Return, word for word, every line that follows.
============
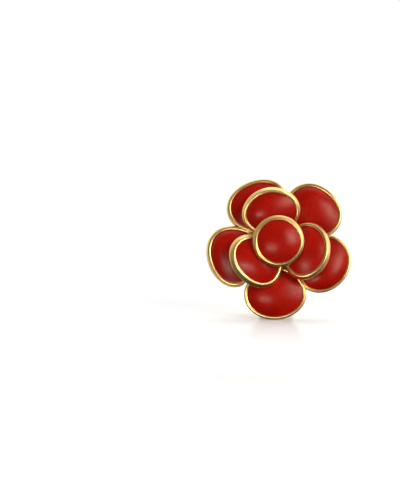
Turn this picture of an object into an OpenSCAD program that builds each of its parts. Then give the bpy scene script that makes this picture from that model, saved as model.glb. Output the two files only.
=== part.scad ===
// Clip-on flower earring: three layers of enamelled petal cups on a hinged ear clip.
// The flower is laid out with its face towards +Z and its top towards +Y, and the rim plane of
// the outer petals at Z = 0. The whole is then leant back onto its lowest petal and its clip.

/* [Flower] */
// Distance from the flower's axis to the middle of an outer petal
outer_reach = 7.9; // [7.4:0.1:9]
// Mean radius of an outer petal's enamel
outer_radius = 4.6; // [4:0.1:5]
// Distance from the flower's axis to the middle of an inner petal
inner_reach = 4.95; // [4.6:0.05:5.4]
// Mean radius of an inner petal's enamel
inner_radius = 3.9; // [3.4:0.1:4.2]
// Gap in height between the outer crowns and the backs of the inner cups
inner_rise = 0.2; // [0.2:0.05:0.6]
// Radius of the centre cup's enamel
dome_radius = 3.7; // [3:0.1:4.2]
// Gap in height between the inner crowns and the back of the centre cup
dome_rise = 0.5; // [0.5:0.05:1]

/* [Cups] */
// Width of the rounded gold bead round each enamel
bead_w = 0.52; // [0.4:0.02:0.7]
// Height of the bead above the enamel's edge
bead_h = 0.2; // [0.1:0.02:0.3]
// Depth of the groove between the bead and the side wall
groove = 0.1; // [0.04:0.01:0.14]
// How far the side wall flares out towards the back
flare_w = 0.28; // [0.1:0.02:0.4]
// Depth of an outer cup behind its rim
outer_depth = 1.3; // [1.1:0.05:1.5]
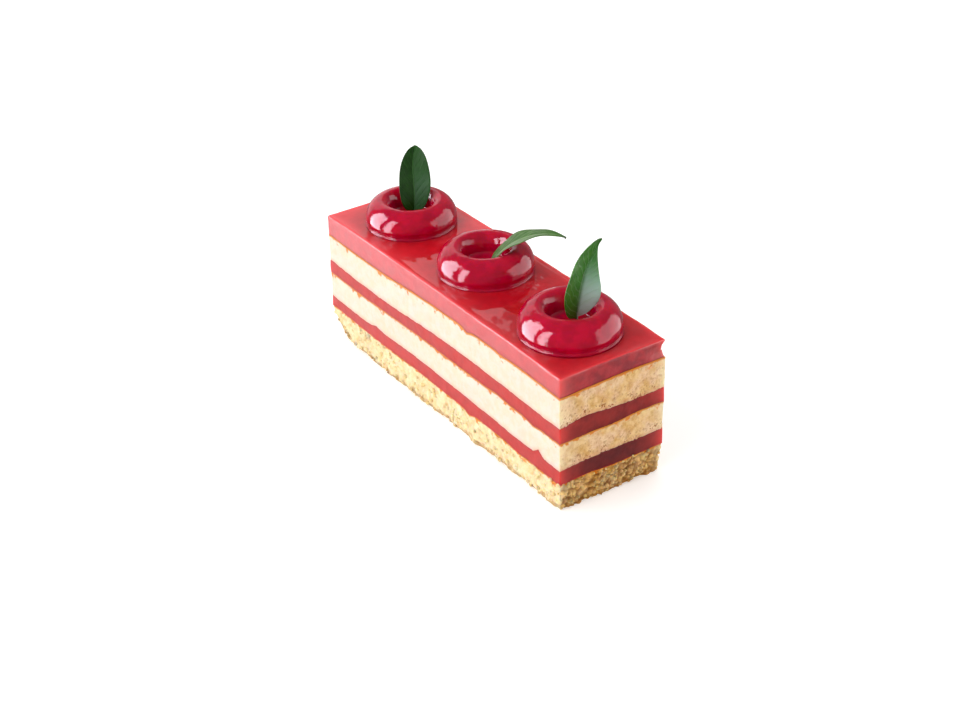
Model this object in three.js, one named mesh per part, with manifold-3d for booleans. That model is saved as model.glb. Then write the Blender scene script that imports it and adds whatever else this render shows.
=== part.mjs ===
============
## ANSWER BELOW
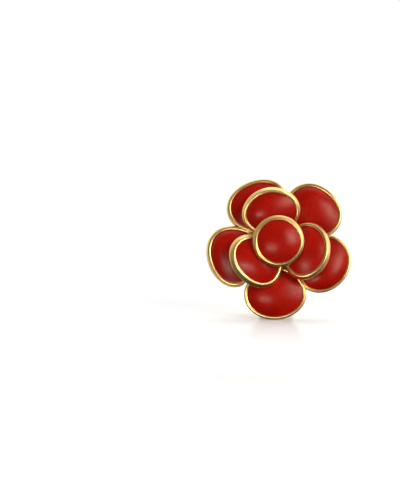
Turn this picture of an object into an OpenSCAD program that builds each of its parts. Then give the bpy scene script that makes this picture from that model, saved as model.glb. Output the two files only.
=== part.scad ===
// Clip-on flower earring: three layers of enamelled petal cups on a hinged ear clip.
// The flower is laid out with its face towards +Z and its top towards +Y, and the rim plane of
// the outer petals at Z = 0. The whole is then leant back onto its lowest petal and its clip.

/* [Flower] */
// Distance from the flower's axis to the middle of an outer petal
outer_reach = 7.9; // [7.4:0.1:9]
// Mean radius of an outer petal's enamel
outer_radius = 4.6; // [4:0.1:5]
// Distance from the flower's axis to the middle of an inner petal
inner_reach = 4.95; // [4.6:0.05:5.4]
// Mean radius of an inner petal's enamel
inner_radius = 3.9; // [3.4:0.1:4.2]
// Gap in height between the outer crowns and the backs of the inner cups
inner_rise = 0.2; // [0.2:0.05:0.6]
// Radius of the centre cup's enamel
dome_radius = 3.7; // [3:0.1:4.2]
// Gap in height between the inner crowns and the back of the centre cup
dome_rise = 0.5; // [0.5:0.05:1]

/* [Cups] */
// Width of the rounded gold bead round each enamel
bead_w = 0.52; // [0.4:0.02:0.7]
// Height of the bead above the enamel's edge
bead_h = 0.2; // [0.1:0.02:0.3]
// Depth of the groove between the bead and the side wall
groove = 0.1; // [0.04:0.01:0.14]
// How far the side wall flares out towards the back
flare_w = 0.28; // [0.1:0.02:0.4]
// Depth of an outer cup behind its rim
outer_depth = 1.3; // [1.1:0.05:1.5]
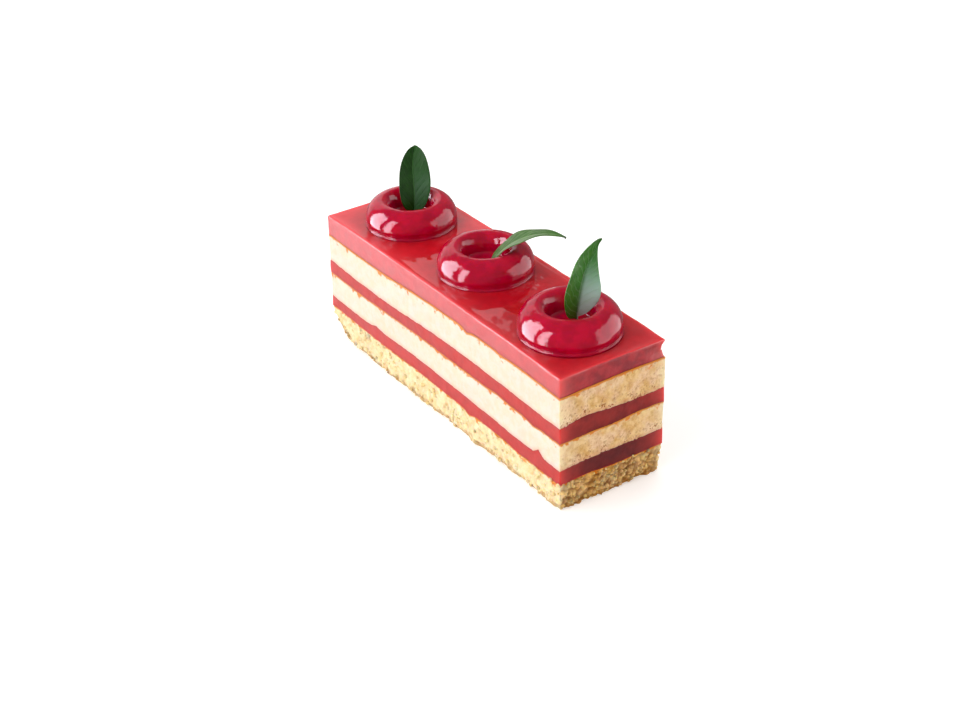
Model this object in three.js, one named mesh per part, with manifold-3d for booleans. That model is saved as model.glb. Then write the Blender scene script that imports it and adds whatever else this render shows.
=== part.mjs ===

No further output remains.